The warning signs over Hernández’s form were there before the LA Galaxy decided to make him the highest-paid player in MLS (until Gonzalo Higuaín arrived). The Mexican scored just once in nine La Liga outings for Sevilla last season and only seven times in 25 league appearances for West Ham the season before that. Not since the 2016-17 season has Hernández managed double figures in a single campaign.

There was a time, not so long ago, when Hernández was seen as one of the best penalty box operators in the sport. He is an opportunist by trade and so the LA Galaxy surely knew they were signing a striker to get on the end of chances rather than one to involve himself in build-up play. Few, however, expected that Hernández would be such a peripheral figure.

No starting player, not even goalkeeper David Bingham, made fewer touches of the ball (26) than Hernández against the San Jose Earthquakes (his last game for the Galaxy). In fact, the only notable thing Hernández did over his 89 minutes on the pitch was get into a scuffle with Chris Wondolowski, which saw both players fined. It’s been a similar story in almost every MLS outing for Hernández this season. So if the goals aren’t flowing, and he isn’t involving himself in other ways, what is he offering?

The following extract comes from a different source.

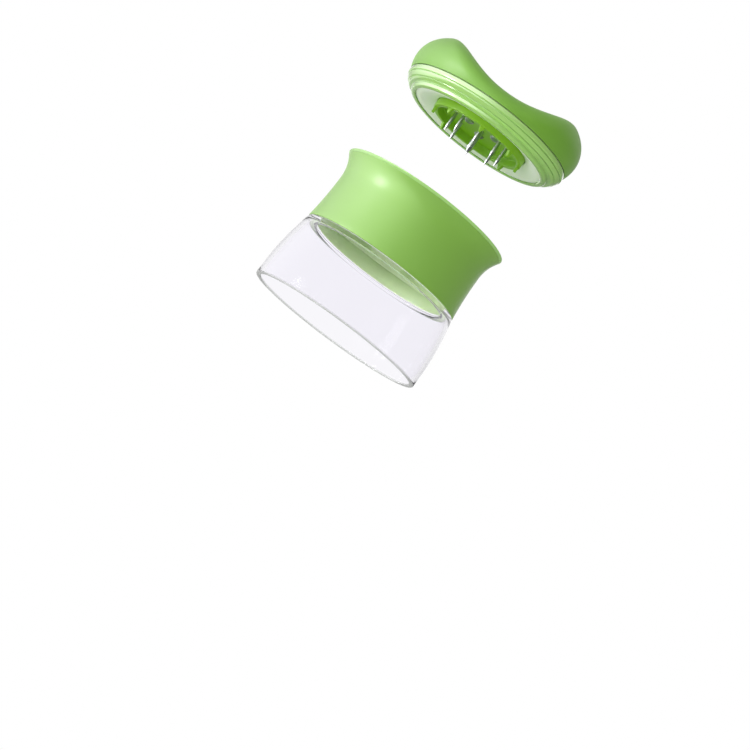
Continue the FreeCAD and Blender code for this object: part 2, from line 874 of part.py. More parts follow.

On top of this, the LA Galaxy’s other big hitter, Cristian Pavón, appears liberated when he isn’t expected to link up with Hernández. The Argentinian was one of the best players on the pitch, scoring one and assisting another, as Guillermo Barros Schelotto’s side scored three in a 6-3 defeat to the Portland Timbers last week, for which Hernández was missing due to the birth of his second child. A glimpse was offered of how potent the Galaxy’s attack could be without the expectation that they must play to Hernández’s strengths.

Of course, it’s far too early to write off Hernández. The fragmented nature of the 2020 season has denied him the chance to build any kind of consistency. Hernández is at the stage of his career where he needs to be playing regularly to maintain peak fitness and so the four-month hiatus just two games into the new campaign didn’t help him in that regard.

The signing of Hernández was made with the big picture in mind. MLS sits behind Liga MX (and the Premier League) as the most watched soccer league in the United States and so it was hoped the arrival of Mexico’s most recognisable player would help address this. Hernández’s success or failure will be measured in a more abstract way, but the LA Galaxy need more than just abstract success for a salary of $7.2m-a-year. For that money, they certainly need more than 26 touches in 89 minutes.